** BEGIN **

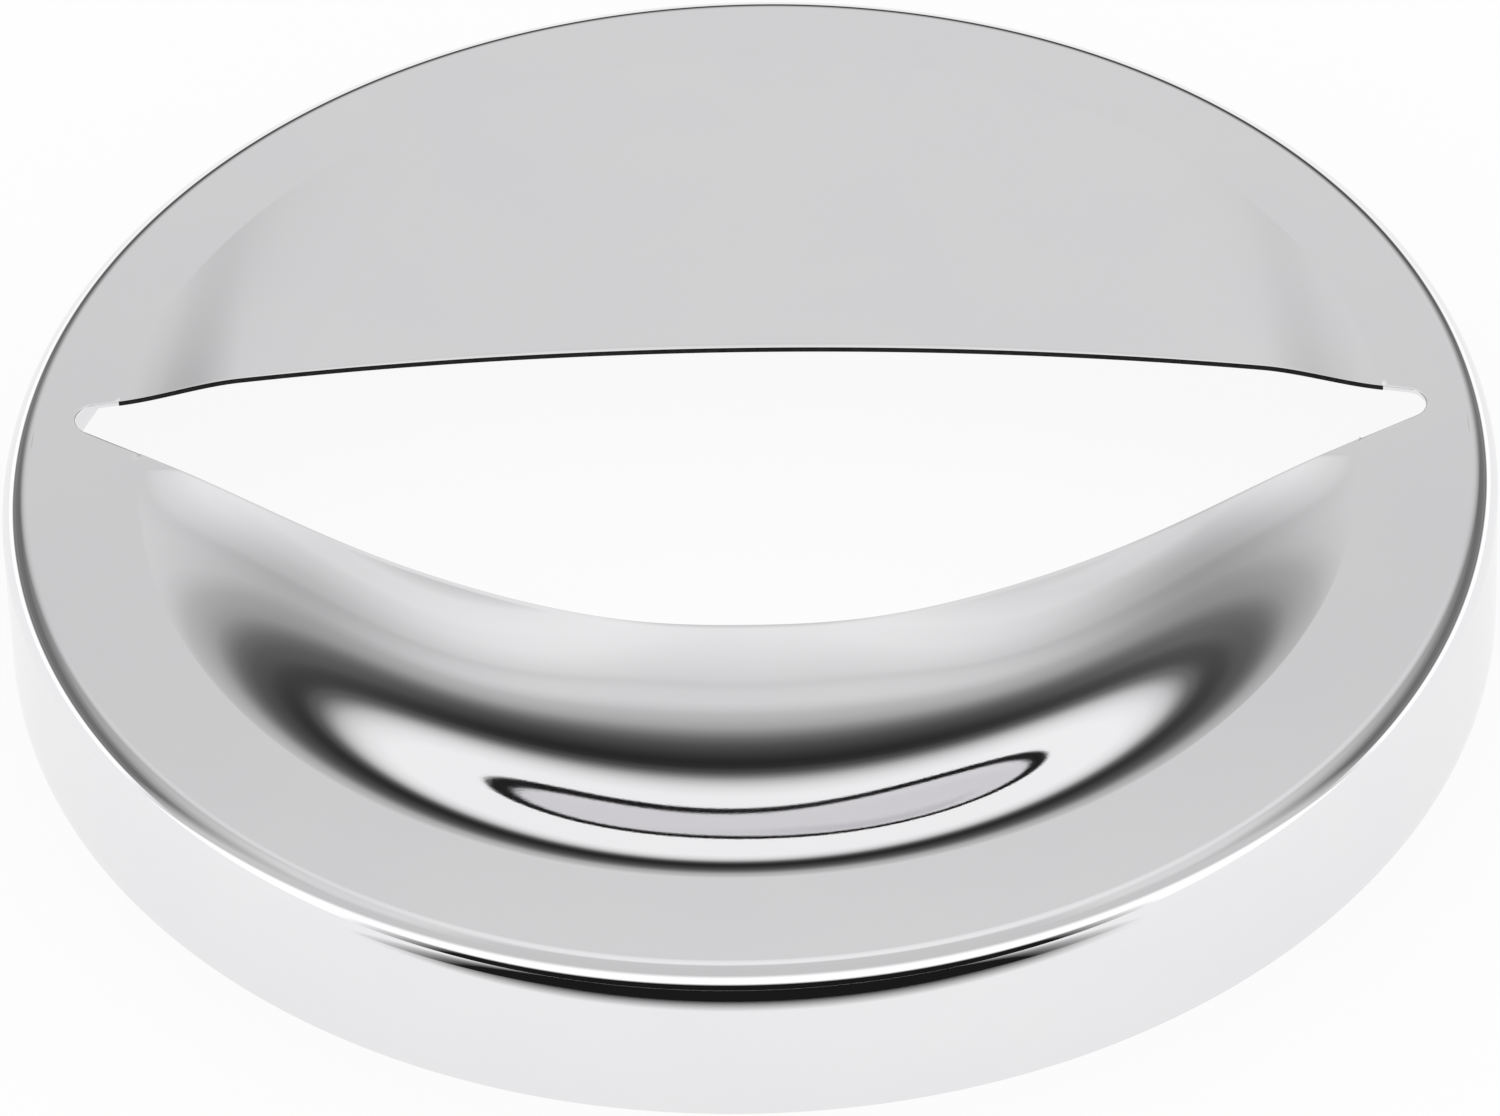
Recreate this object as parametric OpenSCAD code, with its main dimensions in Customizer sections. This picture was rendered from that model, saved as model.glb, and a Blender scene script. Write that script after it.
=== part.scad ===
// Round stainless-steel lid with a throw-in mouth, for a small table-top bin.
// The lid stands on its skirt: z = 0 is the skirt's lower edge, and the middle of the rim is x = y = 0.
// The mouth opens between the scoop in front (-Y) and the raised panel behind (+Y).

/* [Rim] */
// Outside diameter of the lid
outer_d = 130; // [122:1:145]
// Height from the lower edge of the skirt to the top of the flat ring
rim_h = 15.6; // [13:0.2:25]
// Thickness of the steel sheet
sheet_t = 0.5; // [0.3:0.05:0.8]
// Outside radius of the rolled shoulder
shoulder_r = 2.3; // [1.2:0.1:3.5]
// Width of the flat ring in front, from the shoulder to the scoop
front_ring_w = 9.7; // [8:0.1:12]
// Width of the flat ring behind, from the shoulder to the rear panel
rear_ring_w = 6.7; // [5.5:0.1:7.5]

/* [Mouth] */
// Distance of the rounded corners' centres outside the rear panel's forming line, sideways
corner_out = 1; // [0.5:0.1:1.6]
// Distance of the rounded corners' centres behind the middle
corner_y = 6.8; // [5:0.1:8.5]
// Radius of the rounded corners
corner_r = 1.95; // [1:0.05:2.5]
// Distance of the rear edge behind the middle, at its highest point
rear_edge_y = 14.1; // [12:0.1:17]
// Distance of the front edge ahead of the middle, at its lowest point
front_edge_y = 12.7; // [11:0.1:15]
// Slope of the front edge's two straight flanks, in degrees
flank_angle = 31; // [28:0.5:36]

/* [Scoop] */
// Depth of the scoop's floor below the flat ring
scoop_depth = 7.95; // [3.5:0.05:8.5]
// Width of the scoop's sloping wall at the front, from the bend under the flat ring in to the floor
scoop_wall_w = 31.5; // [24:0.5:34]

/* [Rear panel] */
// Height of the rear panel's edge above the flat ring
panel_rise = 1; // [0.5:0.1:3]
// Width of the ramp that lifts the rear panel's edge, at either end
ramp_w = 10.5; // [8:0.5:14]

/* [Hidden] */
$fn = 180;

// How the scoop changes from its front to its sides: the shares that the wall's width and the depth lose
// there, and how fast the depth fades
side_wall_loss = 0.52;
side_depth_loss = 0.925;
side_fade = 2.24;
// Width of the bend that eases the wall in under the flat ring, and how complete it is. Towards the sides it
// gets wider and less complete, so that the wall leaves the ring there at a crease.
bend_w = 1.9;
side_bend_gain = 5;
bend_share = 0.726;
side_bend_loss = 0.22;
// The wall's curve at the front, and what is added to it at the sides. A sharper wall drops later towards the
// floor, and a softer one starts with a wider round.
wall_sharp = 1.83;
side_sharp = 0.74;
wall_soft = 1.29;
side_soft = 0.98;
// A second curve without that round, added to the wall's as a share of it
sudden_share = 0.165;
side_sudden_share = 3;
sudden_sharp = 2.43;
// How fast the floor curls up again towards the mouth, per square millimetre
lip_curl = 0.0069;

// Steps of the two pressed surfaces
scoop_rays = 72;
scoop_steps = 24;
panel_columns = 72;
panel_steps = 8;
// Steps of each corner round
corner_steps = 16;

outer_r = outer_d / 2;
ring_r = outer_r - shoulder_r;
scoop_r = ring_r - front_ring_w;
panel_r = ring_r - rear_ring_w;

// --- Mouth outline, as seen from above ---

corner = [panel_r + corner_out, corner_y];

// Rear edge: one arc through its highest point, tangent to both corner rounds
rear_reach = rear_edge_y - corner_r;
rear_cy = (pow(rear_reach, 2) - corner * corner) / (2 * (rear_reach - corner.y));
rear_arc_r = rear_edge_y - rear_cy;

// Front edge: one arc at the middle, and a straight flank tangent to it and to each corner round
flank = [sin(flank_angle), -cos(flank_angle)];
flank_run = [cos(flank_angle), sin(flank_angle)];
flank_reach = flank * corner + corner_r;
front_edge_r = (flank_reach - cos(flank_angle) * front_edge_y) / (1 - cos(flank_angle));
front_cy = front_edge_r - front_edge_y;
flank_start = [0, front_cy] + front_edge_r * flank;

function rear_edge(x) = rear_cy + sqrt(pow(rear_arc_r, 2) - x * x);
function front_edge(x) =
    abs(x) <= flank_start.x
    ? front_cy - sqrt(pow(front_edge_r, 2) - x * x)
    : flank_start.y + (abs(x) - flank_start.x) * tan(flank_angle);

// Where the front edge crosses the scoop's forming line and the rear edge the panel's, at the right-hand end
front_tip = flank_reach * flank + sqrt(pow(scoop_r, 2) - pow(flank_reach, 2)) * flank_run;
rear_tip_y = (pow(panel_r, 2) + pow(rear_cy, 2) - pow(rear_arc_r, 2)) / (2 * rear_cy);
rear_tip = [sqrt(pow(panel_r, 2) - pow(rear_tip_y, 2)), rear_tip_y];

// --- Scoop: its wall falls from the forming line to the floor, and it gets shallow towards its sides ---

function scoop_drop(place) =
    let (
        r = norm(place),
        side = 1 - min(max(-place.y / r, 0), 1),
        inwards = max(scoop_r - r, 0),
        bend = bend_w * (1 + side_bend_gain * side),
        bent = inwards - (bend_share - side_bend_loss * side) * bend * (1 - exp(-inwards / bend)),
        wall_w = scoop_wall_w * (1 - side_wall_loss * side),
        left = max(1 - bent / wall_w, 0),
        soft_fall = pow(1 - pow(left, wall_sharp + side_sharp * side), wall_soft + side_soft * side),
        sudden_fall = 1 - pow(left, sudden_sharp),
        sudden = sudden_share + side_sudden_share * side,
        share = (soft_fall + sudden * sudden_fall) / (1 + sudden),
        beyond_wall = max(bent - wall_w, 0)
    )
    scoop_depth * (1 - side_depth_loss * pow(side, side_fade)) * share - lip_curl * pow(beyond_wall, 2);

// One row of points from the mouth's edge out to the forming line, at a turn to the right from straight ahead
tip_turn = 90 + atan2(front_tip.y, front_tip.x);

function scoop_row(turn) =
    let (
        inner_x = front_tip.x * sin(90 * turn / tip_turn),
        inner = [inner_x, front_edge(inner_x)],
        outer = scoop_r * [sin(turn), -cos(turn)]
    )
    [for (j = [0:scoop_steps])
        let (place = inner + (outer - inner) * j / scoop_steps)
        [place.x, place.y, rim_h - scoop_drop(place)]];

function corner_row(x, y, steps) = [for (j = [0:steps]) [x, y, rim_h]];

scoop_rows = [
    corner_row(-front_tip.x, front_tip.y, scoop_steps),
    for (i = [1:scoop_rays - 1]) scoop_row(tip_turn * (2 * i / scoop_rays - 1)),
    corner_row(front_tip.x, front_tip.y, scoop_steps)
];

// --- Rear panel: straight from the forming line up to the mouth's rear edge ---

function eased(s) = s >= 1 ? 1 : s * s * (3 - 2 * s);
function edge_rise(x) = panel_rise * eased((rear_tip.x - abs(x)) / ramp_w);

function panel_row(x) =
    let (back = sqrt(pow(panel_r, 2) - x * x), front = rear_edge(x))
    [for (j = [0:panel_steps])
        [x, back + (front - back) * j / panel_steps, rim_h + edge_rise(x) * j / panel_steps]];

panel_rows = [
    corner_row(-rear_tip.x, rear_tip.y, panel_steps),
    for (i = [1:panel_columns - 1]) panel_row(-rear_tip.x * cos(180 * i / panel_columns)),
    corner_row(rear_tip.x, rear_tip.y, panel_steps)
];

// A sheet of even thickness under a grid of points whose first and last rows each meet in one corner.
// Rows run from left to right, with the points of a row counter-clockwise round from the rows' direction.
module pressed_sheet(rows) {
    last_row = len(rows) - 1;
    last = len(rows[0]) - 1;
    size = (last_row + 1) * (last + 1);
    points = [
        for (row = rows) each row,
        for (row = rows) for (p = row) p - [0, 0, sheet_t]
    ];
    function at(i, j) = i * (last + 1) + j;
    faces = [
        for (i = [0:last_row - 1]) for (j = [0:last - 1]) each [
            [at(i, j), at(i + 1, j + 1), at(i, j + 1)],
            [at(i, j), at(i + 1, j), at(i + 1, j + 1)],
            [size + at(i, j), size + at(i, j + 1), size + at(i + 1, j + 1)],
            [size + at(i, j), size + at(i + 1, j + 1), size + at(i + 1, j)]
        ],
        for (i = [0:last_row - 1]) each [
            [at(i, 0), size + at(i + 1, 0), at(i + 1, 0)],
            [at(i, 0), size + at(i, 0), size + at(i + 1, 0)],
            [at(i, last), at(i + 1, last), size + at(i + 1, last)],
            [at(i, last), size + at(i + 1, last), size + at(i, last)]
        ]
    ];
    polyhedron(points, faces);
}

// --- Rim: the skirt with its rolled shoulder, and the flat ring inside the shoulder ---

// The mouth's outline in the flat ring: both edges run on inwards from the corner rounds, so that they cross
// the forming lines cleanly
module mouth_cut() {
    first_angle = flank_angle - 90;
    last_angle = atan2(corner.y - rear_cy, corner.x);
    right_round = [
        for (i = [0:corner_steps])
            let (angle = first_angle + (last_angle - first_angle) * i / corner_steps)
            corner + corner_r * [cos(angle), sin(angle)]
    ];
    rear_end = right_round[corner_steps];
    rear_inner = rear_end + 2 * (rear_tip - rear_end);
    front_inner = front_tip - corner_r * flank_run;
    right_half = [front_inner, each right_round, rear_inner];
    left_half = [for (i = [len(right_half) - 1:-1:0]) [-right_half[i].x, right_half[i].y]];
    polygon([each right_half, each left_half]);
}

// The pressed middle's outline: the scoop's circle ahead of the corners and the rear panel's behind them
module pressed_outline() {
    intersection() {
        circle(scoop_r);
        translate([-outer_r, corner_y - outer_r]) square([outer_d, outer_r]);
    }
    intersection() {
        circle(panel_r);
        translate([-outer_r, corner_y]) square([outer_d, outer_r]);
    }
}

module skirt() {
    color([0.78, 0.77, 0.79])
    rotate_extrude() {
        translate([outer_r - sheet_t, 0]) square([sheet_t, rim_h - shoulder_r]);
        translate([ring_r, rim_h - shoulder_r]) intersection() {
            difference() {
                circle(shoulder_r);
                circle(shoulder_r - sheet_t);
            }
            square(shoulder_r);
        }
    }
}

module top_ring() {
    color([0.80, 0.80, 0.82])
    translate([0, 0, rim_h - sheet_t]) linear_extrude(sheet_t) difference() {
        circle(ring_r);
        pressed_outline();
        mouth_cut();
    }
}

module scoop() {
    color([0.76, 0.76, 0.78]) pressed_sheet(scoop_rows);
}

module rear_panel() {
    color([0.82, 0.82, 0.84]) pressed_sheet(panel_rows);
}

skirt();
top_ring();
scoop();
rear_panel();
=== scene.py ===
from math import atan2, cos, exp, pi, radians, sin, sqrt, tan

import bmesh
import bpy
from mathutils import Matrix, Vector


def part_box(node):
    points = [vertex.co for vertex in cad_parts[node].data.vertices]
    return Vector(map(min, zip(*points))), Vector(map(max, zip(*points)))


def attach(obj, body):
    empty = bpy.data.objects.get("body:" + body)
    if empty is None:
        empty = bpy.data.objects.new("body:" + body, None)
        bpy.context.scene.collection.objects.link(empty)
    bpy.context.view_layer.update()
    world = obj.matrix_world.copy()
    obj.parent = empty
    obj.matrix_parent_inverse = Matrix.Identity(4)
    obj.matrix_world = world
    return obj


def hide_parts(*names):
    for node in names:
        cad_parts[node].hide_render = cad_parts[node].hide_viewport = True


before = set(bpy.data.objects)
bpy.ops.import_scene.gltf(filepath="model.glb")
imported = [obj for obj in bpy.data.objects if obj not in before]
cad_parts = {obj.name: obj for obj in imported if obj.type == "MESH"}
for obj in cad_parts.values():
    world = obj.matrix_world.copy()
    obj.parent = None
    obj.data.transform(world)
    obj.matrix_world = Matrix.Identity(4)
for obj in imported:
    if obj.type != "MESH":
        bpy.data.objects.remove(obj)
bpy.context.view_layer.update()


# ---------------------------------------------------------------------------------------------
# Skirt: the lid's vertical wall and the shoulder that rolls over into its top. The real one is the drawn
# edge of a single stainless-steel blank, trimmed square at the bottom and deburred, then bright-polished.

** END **
** BEGIN **

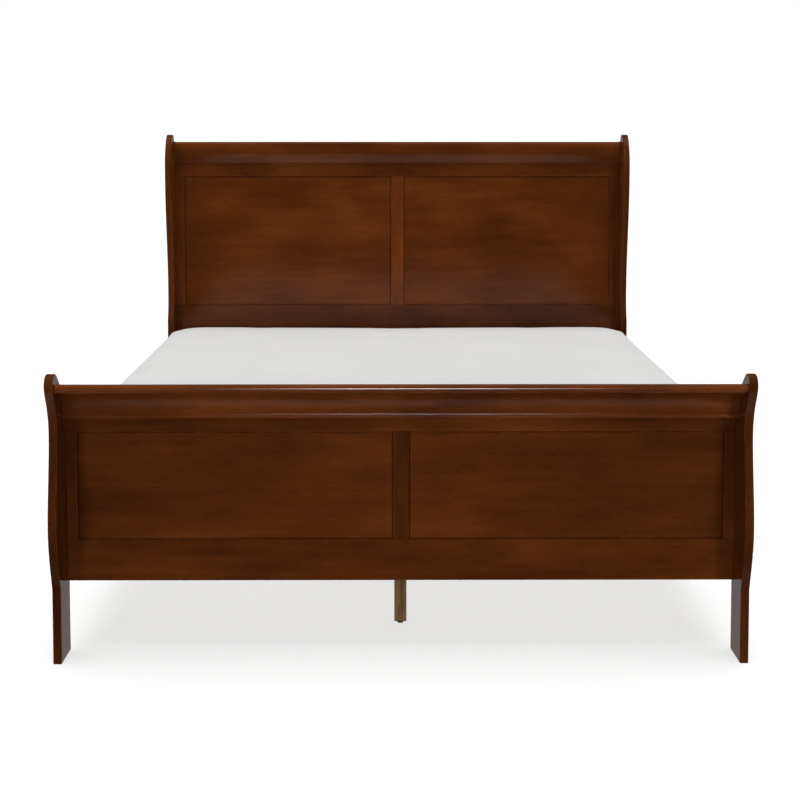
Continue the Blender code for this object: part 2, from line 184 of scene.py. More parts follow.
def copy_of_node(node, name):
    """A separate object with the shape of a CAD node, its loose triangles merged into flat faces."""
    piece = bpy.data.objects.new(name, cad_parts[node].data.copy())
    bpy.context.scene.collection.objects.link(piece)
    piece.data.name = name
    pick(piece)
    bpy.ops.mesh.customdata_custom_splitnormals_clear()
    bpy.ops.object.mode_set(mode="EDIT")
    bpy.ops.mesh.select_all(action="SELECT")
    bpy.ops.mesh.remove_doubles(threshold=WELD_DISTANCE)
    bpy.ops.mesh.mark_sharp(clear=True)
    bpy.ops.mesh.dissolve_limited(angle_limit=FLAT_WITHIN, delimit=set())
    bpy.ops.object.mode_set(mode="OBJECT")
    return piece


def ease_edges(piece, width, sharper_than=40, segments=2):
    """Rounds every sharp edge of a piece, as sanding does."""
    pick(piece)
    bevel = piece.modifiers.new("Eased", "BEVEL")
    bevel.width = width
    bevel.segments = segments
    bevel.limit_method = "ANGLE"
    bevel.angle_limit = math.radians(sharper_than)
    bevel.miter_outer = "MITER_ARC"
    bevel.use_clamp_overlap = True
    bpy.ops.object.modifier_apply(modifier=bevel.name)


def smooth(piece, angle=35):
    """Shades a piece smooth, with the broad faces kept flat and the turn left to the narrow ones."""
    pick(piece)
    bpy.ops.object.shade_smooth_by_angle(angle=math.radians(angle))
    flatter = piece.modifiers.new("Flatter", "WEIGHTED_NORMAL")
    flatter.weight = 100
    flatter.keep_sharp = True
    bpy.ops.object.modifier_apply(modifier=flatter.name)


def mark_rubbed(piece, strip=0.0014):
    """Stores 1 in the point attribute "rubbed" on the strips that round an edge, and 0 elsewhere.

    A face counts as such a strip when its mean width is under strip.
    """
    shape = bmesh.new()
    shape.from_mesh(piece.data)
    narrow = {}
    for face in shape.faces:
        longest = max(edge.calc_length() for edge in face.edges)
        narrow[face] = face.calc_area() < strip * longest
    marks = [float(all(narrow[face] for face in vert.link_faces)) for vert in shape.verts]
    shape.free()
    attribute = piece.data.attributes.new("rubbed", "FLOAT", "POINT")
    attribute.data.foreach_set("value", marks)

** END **
** BEGIN **

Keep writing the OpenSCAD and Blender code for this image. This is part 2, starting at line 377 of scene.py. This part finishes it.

** END **

- Your goal: Going down the listing above, begin printing at the line with "mouth_cut();" and finish with the line with "obj.matrix_world = world", exactly as they appear.

- The solution:
        mouth_cut();
    }
}

module scoop() {
    color([0.76, 0.76, 0.78]) pressed_sheet(scoop_rows);
}

module rear_panel() {
    color([0.82, 0.82, 0.84]) pressed_sheet(panel_rows);
}

skirt();
top_ring();
scoop();
rear_panel();
=== scene.py ===
from math import atan2, cos, exp, pi, radians, sin, sqrt, tan

import bmesh
import bpy
from mathutils import Matrix, Vector


def part_box(node):
    points = [vertex.co for vertex in cad_parts[node].data.vertices]
    return Vector(map(min, zip(*points))), Vector(map(max, zip(*points)))


def attach(obj, body):
    empty = bpy.data.objects.get("body:" + body)
    if empty is None:
        empty = bpy.data.objects.new("body:" + body, None)
        bpy.context.scene.collection.objects.link(empty)
    bpy.context.view_layer.update()
    world = obj.matrix_world.copy()
    obj.parent = empty
    obj.matrix_parent_inverse = Matrix.Identity(4)
    obj.matrix_world = world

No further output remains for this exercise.